__TASK PROMPT__. Set down the material once more, exactly as it appears.

____

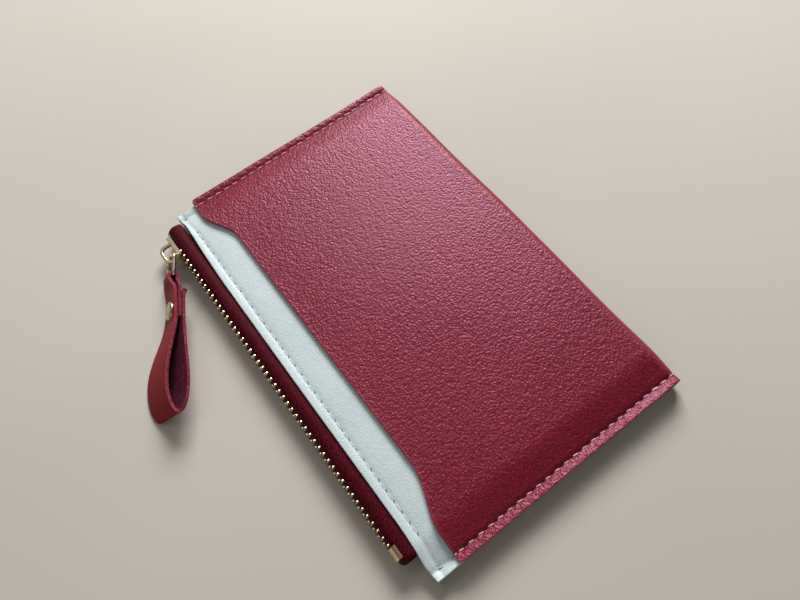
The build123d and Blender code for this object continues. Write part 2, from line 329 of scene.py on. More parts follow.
def red_leather():
    """Fine pebbled grain leather, with painted shade in the needle holes where the stitches go in."""
    n = Nodes("red_leather")
    where = wobbled(n, 0.0009, 900.0)
    pebbles = n.cells(1500.0, vector=where)
    domes = n.cells(1500.0, "F1", vector=where)
    creases = n.noise(700.0, 3.0, 0.55, 0.2)
    broad = n.noise(38.0, 3.0, 0.5)
    specks = n.noise(2300.0, 2.0, 0.6)
    tone = n.mix(n.greys(creases, (0.35, 0), (0.68, 1)), (0.160, 0.0070, 0.0165), (0.225, 0.0105, 0.0240))
    tone = n.mix(n.greys(broad, (0.35, 0), (0.7, 0.6)), tone, (0.240, 0.0125, 0.0265))
    # painted shade: the creases between the pebbles darkened towards a near-black red
    valley = n.greys(pebbles, (0.0, 1), (0.2, 0))
    tone = n.mix(n.math("MULTIPLY", valley, 0.8), tone, (0.085, 0.0025, 0.008))
    # painted sheen: the sewn margins lifted a little towards light pink
    tone = n.mix(n.math("MULTIPLY", n.attr("margin_sheen"), 0.08), tone, (0.27, 0.026, 0.046))
    tone = n.mix(n.attr("worn"), tone, (0.40, 0.085, 0.105))
    holes = needle_hole_shade(n, "y", SEAM_X, SEAM_Y0, SIDE_PITCH, 0.55, 0.26)
    # painted shade: the side seam's needle holes darkened nearly to black
    tone = n.mix(n.math("MULTIPLY", holes, 0.85), tone, (0.020, 0.001, 0.003))
    n.set("Base Color", tone)
    n.set("Roughness", n.greys(specks, (0.3, 0.38), (0.7, 0.43)))
    n.set("Specular IOR Level", 0.57)
    n.set("Specular Tint", (1.0, 0.48, 0.68))
    first = n.bump(creases, 0.00015, 0.8)
    n.set("Normal", n.bump(n.math("SUBTRACT", 1.0, domes), 0.00014, 0.9, first))
    return n.mat


def red_edge():
    """The cut edge of the red leather: darker, with pale fibres."""
    n = Nodes("red_edge")
    fibres = n.noise(2600.0, 4.0, 0.7)
    n.set("Base Color", n.ramp(fibres, [(0.3, (0.10, 0.012, 0.02)), (0.6, (0.20, 0.03, 0.045)),
                                        (0.8, (0.34, 0.10, 0.12))]))
    n.set("Roughness", 0.8)
    n.set("Normal", n.bump(fibres, 0.0001, 0.8))
    return n.mat


def leather_back(name, dark, light):
    """The fibrous back of a leather sheet."""
    n = Nodes(name)
    fibres = n.noise(1900.0, 5.0, 0.75, 0.8)
    broad = n.noise(160.0, 3.0, 0.6)
    tone = n.mix(n.greys(fibres, (0.3, 0), (0.72, 1)), dark, light)
    tone = n.mix(n.math("MULTIPLY", broad, 0.35), tone, tuple(0.55 * c for c in dark))
    n.set("Base Color", tone)
    n.set("Roughness", 0.93)
    n.set("Specular IOR Level", 0.2)
    n.set("Sheen Weight", 0.35)
    n.set("Sheen Roughness", 0.6)
    n.set("Normal", n.bump(fibres, 0.00022, 0.8))
    return n.mat


def pale_leather():
    """Smooth pale leather with a fine shallow grain."""
    n = Nodes("pale_leather")
    where = wobbled(n, 0.0008, 800.0)
    pebbles = n.cells(1500.0, vector=where)
    creases = n.noise(330.0, 4.0, 0.6, 0.5)
    broad = n.noise(45.0, 3.0, 0.5)
    tone = n.mix(n.greys(broad, (0.3, 0), (0.75, 1)), (0.515, 0.58, 0.585), (0.57, 0.635, 0.635))
    folds = n.math("MULTIPLY", n.greys(creases, (0.3, 1), (0.5, 0)), 0.3)
    tone = n.mix(folds, tone, (0.455, 0.515, 0.515))
    tone = n.mix(n.attr("worn"), tone, (0.47, 0.45, 0.40))
    zip_hole_shade = needle_hole_shade(n, "x", ZIP_SEAM_Y, ZIP_SEAM_X0, ZIP_PITCH, 0.52, 0.19, 0.18)
    side_hole_shade = needle_hole_shade(n, "y", SEAM_X, TAB_SEAM_Y, TAB_SEAM_PITCH, 0.24, 0.18)
    split = n.add("ShaderNodeSeparateXYZ")
    n.link(n.coords(), split.inputs[0])
    lo, hi = (x * MM for x in ZIP_HOLES_X)
    from_mid = n.math("ABSOLUTE", n.math("SUBTRACT", split.outputs[0], (lo + hi) / 2))
    inside = n.math("LESS_THAN", from_mid, (hi - lo) / 2)
    holes = n.math("MAXIMUM", n.math("MULTIPLY", zip_hole_shade, inside), side_hole_shade)
    # painted shade: the needle holes of the zip seam and of the side seam on the pale tabs, darkened to dark
    # grey
    tone = n.mix(n.math("MULTIPLY", holes, 0.85), tone, (0.075, 0.08, 0.085))
    n.set("Base Color", tone)
    n.set("Roughness", n.greys(creases, (0.3, 0.40), (0.7, 0.50)))
    n.set("Specular IOR Level", 0.5)
    rise = n.greys(pebbles, (0.0, 0), (0.25, 0.85), (0.6, 1))
    first = n.bump(creases, 0.0002, 0.4)
    n.set("Normal", n.bump(rise, 0.00007, 0.5, first))
    return n.mat


def pale_edge():
    """The cut edge of the pale leather, beige where the core shows."""
    n = Nodes("pale_edge")
    fibres = n.noise(2400.0, 4.0, 0.7)
    n.set("Base Color", n.ramp(fibres, [(0.3, (0.33, 0.29, 0.23)), (0.6, (0.55, 0.51, 0.44)),
                                        (0.85, (0.68, 0.67, 0.61))]))
    n.set("Roughness", 0.85)
    n.set("Normal", n.bump(fibres, 0.0001, 0.8))
    return n.mat


def woven_tape():
    """Burgundy twill tape: slanted ribs across the run, with a painted highlight on the raised threads and
    painted shade in the hollows, over random mottling.
    """
    n = Nodes("woven_tape")
    weave = n.attr("weave", "Vector")
    split = n.add("ShaderNodeSeparateXYZ")
    n.link(weave, split.inputs[0])
    x, v = split.outputs[0], split.outputs[1]
    slant = n.math("ADD", x, n.math("MULTIPLY", v, -1.2))
    ribs = n.math("SINE", n.math("MULTIPLY", slant, 2 * math.pi / 0.95))
    yarn = n.math("SINE", n.math("MULTIPLY", v, 2 * math.pi / 0.36))
    cross = n.math("SINE", n.math("MULTIPLY", x, 2 * math.pi / 0.42))
    threads = n.math("MULTIPLY", yarn, cross)
    cloth = n.math("ADD", n.math("MULTIPLY", ribs, 0.5), n.math("MULTIPLY", threads, 0.5))
    height = n.math("MULTIPLY_ADD", cloth, 0.5, 0.5)
    fuzz = n.noise(2600.0, 3.0, 0.7)
    broad = n.noise(120.0, 2.0, 0.5)
    both = n.math("MULTIPLY_ADD", fuzz, 0.75, n.math("MULTIPLY", height, 0.26))
    # the ramp paints the raised weave light, a painted highlight, and the hollows near black, painted shade
    tone = n.ramp(both, [(0.33, (0.008, 0.0004, 0.001)), (0.52, (0.034, 0.0013, 0.0032)),
                         (0.72, (0.20, 0.013, 0.027))])
    tone = n.mix(n.math("MULTIPLY", broad, 0.3), tone, (0.05, 0.002, 0.008))
    n.set("Base Color", tone)
    n.set("Roughness", 0.6)
    n.set("Specular IOR Level", 0.14)
    n.set("Specular Tint", (1.0, 0.22, 0.38))
    n.set("Normal", n.bump(both, 0.00014, 0.9))
    return n.mat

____

__THE SOLUTION__.
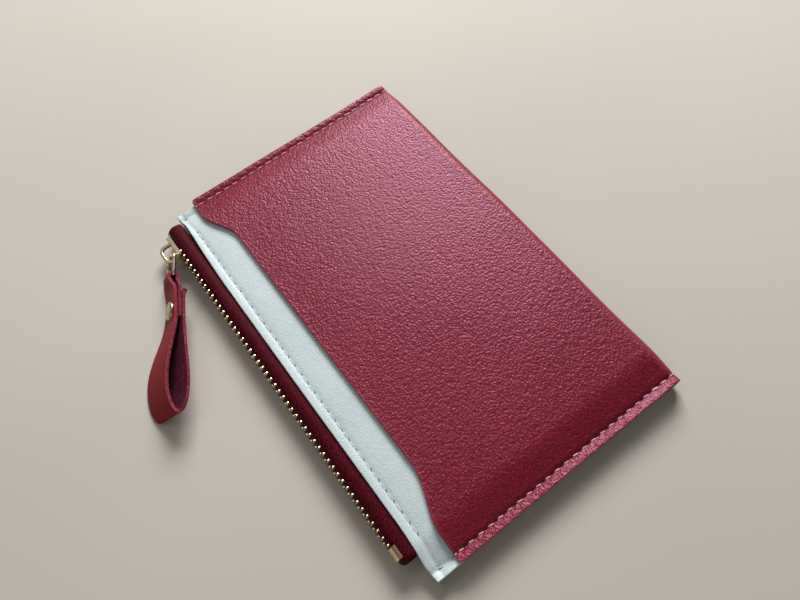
The build123d and Blender code for this object continues. Write part 2, from line 329 of scene.py on. More parts follow.
def red_leather():
    """Fine pebbled grain leather, with painted shade in the needle holes where the stitches go in."""
    n = Nodes("red_leather")
    where = wobbled(n, 0.0009, 900.0)
    pebbles = n.cells(1500.0, vector=where)
    domes = n.cells(1500.0, "F1", vector=where)
    creases = n.noise(700.0, 3.0, 0.55, 0.2)
    broad = n.noise(38.0, 3.0, 0.5)
    specks = n.noise(2300.0, 2.0, 0.6)
    tone = n.mix(n.greys(creases, (0.35, 0), (0.68, 1)), (0.160, 0.0070, 0.0165), (0.225, 0.0105, 0.0240))
    tone = n.mix(n.greys(broad, (0.35, 0), (0.7, 0.6)), tone, (0.240, 0.0125, 0.0265))
    # painted shade: the creases between the pebbles darkened towards a near-black red
    valley = n.greys(pebbles, (0.0, 1), (0.2, 0))
    tone = n.mix(n.math("MULTIPLY", valley, 0.8), tone, (0.085, 0.0025, 0.008))
    # painted sheen: the sewn margins lifted a little towards light pink
    tone = n.mix(n.math("MULTIPLY", n.attr("margin_sheen"), 0.08), tone, (0.27, 0.026, 0.046))
    tone = n.mix(n.attr("worn"), tone, (0.40, 0.085, 0.105))
    holes = needle_hole_shade(n, "y", SEAM_X, SEAM_Y0, SIDE_PITCH, 0.55, 0.26)
    # painted shade: the side seam's needle holes darkened nearly to black
    tone = n.mix(n.math("MULTIPLY", holes, 0.85), tone, (0.020, 0.001, 0.003))
    n.set("Base Color", tone)
    n.set("Roughness", n.greys(specks, (0.3, 0.38), (0.7, 0.43)))
    n.set("Specular IOR Level", 0.57)
    n.set("Specular Tint", (1.0, 0.48, 0.68))
    first = n.bump(creases, 0.00015, 0.8)
    n.set("Normal", n.bump(n.math("SUBTRACT", 1.0, domes), 0.00014, 0.9, first))
    return n.mat


def red_edge():
    """The cut edge of the red leather: darker, with pale fibres."""
    n = Nodes("red_edge")
    fibres = n.noise(2600.0, 4.0, 0.7)
    n.set("Base Color", n.ramp(fibres, [(0.3, (0.10, 0.012, 0.02)), (0.6, (0.20, 0.03, 0.045)),
                                        (0.8, (0.34, 0.10, 0.12))]))
    n.set("Roughness", 0.8)
    n.set("Normal", n.bump(fibres, 0.0001, 0.8))
    return n.mat


def leather_back(name, dark, light):
    """The fibrous back of a leather sheet."""
    n = Nodes(name)
    fibres = n.noise(1900.0, 5.0, 0.75, 0.8)
    broad = n.noise(160.0, 3.0, 0.6)
    tone = n.mix(n.greys(fibres, (0.3, 0), (0.72, 1)), dark, light)
    tone = n.mix(n.math("MULTIPLY", broad, 0.35), tone, tuple(0.55 * c for c in dark))
    n.set("Base Color", tone)
    n.set("Roughness", 0.93)
    n.set("Specular IOR Level", 0.2)
    n.set("Sheen Weight", 0.35)
    n.set("Sheen Roughness", 0.6)
    n.set("Normal", n.bump(fibres, 0.00022, 0.8))
    return n.mat


def pale_leather():
    """Smooth pale leather with a fine shallow grain."""
    n = Nodes("pale_leather")
    where = wobbled(n, 0.0008, 800.0)
    pebbles = n.cells(1500.0, vector=where)
    creases = n.noise(330.0, 4.0, 0.6, 0.5)
    broad = n.noise(45.0, 3.0, 0.5)
    tone = n.mix(n.greys(broad, (0.3, 0), (0.75, 1)), (0.515, 0.58, 0.585), (0.57, 0.635, 0.635))
    folds = n.math("MULTIPLY", n.greys(creases, (0.3, 1), (0.5, 0)), 0.3)
    tone = n.mix(folds, tone, (0.455, 0.515, 0.515))
    tone = n.mix(n.attr("worn"), tone, (0.47, 0.45, 0.40))
    zip_hole_shade = needle_hole_shade(n, "x", ZIP_SEAM_Y, ZIP_SEAM_X0, ZIP_PITCH, 0.52, 0.19, 0.18)
    side_hole_shade = needle_hole_shade(n, "y", SEAM_X, TAB_SEAM_Y, TAB_SEAM_PITCH, 0.24, 0.18)
    split = n.add("ShaderNodeSeparateXYZ")
    n.link(n.coords(), split.inputs[0])
    lo, hi = (x * MM for x in ZIP_HOLES_X)
    from_mid = n.math("ABSOLUTE", n.math("SUBTRACT", split.outputs[0], (lo + hi) / 2))
    inside = n.math("LESS_THAN", from_mid, (hi - lo) / 2)
    holes = n.math("MAXIMUM", n.math("MULTIPLY", zip_hole_shade, inside), side_hole_shade)
    # painted shade: the needle holes of the zip seam and of the side seam on the pale tabs, darkened to dark
    # grey
    tone = n.mix(n.math("MULTIPLY", holes, 0.85), tone, (0.075, 0.08, 0.085))
    n.set("Base Color", tone)
    n.set("Roughness", n.greys(creases, (0.3, 0.40), (0.7, 0.50)))
    n.set("Specular IOR Level", 0.5)
    rise = n.greys(pebbles, (0.0, 0), (0.25, 0.85), (0.6, 1))
    first = n.bump(creases, 0.0002, 0.4)
    n.set("Normal", n.bump(rise, 0.00007, 0.5, first))
    return n.mat


def pale_edge():
    """The cut edge of the pale leather, beige where the core shows."""
    n = Nodes("pale_edge")
    fibres = n.noise(2400.0, 4.0, 0.7)
    n.set("Base Color", n.ramp(fibres, [(0.3, (0.33, 0.29, 0.23)), (0.6, (0.55, 0.51, 0.44)),
                                        (0.85, (0.68, 0.67, 0.61))]))
    n.set("Roughness", 0.85)
    n.set("Normal", n.bump(fibres, 0.0001, 0.8))
    return n.mat


def woven_tape():
    """Burgundy twill tape: slanted ribs across the run, with a painted highlight on the raised threads and
    painted shade in the hollows, over random mottling.
    """
    n = Nodes("woven_tape")
    weave = n.attr("weave", "Vector")
    split = n.add("ShaderNodeSeparateXYZ")
    n.link(weave, split.inputs[0])
    x, v = split.outputs[0], split.outputs[1]
    slant = n.math("ADD", x, n.math("MULTIPLY", v, -1.2))
    ribs = n.math("SINE", n.math("MULTIPLY", slant, 2 * math.pi / 0.95))
    yarn = n.math("SINE", n.math("MULTIPLY", v, 2 * math.pi / 0.36))
    cross = n.math("SINE", n.math("MULTIPLY", x, 2 * math.pi / 0.42))
    threads = n.math("MULTIPLY", yarn, cross)
    cloth = n.math("ADD", n.math("MULTIPLY", ribs, 0.5), n.math("MULTIPLY", threads, 0.5))
    height = n.math("MULTIPLY_ADD", cloth, 0.5, 0.5)
    fuzz = n.noise(2600.0, 3.0, 0.7)
    broad = n.noise(120.0, 2.0, 0.5)
    both = n.math("MULTIPLY_ADD", fuzz, 0.75, n.math("MULTIPLY", height, 0.26))
    # the ramp paints the raised weave light, a painted highlight, and the hollows near black, painted shade
    tone = n.ramp(both, [(0.33, (0.008, 0.0004, 0.001)), (0.52, (0.034, 0.0013, 0.0032)),
                         (0.72, (0.20, 0.013, 0.027))])
    tone = n.mix(n.math("MULTIPLY", broad, 0.3), tone, (0.05, 0.002, 0.008))
    n.set("Base Color", tone)
    n.set("Roughness", 0.6)
    n.set("Specular IOR Level", 0.14)
    n.set("Specular Tint", (1.0, 0.22, 0.38))
    n.set("Normal", n.bump(both, 0.00014, 0.9))
    return n.mat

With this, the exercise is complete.